Sindh High Court Gives Custody Of 13-Year-Old Minor Christian Girl To Her 44-Year-Old Muslim Abductor | #childabductors

In a shocking incident, the Sindh High Court has granted custody of a 13-year-old minor Christian girl to her 44-year-old abductor, reports Pakistan Christian Post.
The minor girl was kidnapped from her home in Karachi’s Railway Colony on 13 October after which an FIR was registered.

However, the Sindh police summoned the victim’s family after two days and informed them that the kidnapper (Azhar Ali) has produced a marriage certificate with the girl that displayed that she is aged 18 years. As per the report, the girl was forcibly converted to Islam and married to the man, who is already wedded with children.

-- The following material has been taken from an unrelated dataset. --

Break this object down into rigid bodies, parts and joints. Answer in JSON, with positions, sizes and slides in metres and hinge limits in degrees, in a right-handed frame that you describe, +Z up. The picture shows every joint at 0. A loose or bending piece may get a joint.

The court has declared that girl married according to her “free will”, though it is reported that she signed the affidavit presented before the magistrate under duress. It has asked for security to be provided to the abductor and the girl in order to prevent any harassment.

The minor’s father, Raja, has apparently raised concerns over the fact that the 44-year-old man’s two brothers are employees in the Sindh police. The girl is now named Arzoo Fathima after her conversion and it has further emerged that the court has directed the police to not make any arrests related to this case. Notably, Azhar Ali had provided a fake marriage certificate, which stated that the girl was 18 years old and not a minor.

However, her birth certificate registered by the Sindh government, shared by one Journalist Bilal Farooqi, explicitly states her date of birth to be July 31, 2007. Moreover, the Sindh Child Marriage Restraint Act (2014) prohibits child marriage and thereby issues a jail term of three years to adult men.

Hence, the court’s verdict is appearing to be even more appalling. According to reports, more than 1000 Christian and Hindu girls are abducted by Pakistani Muslims in the country every year. Multiple human rights group have also raised concerns over the rampant conversion and abduction of minority women in the region.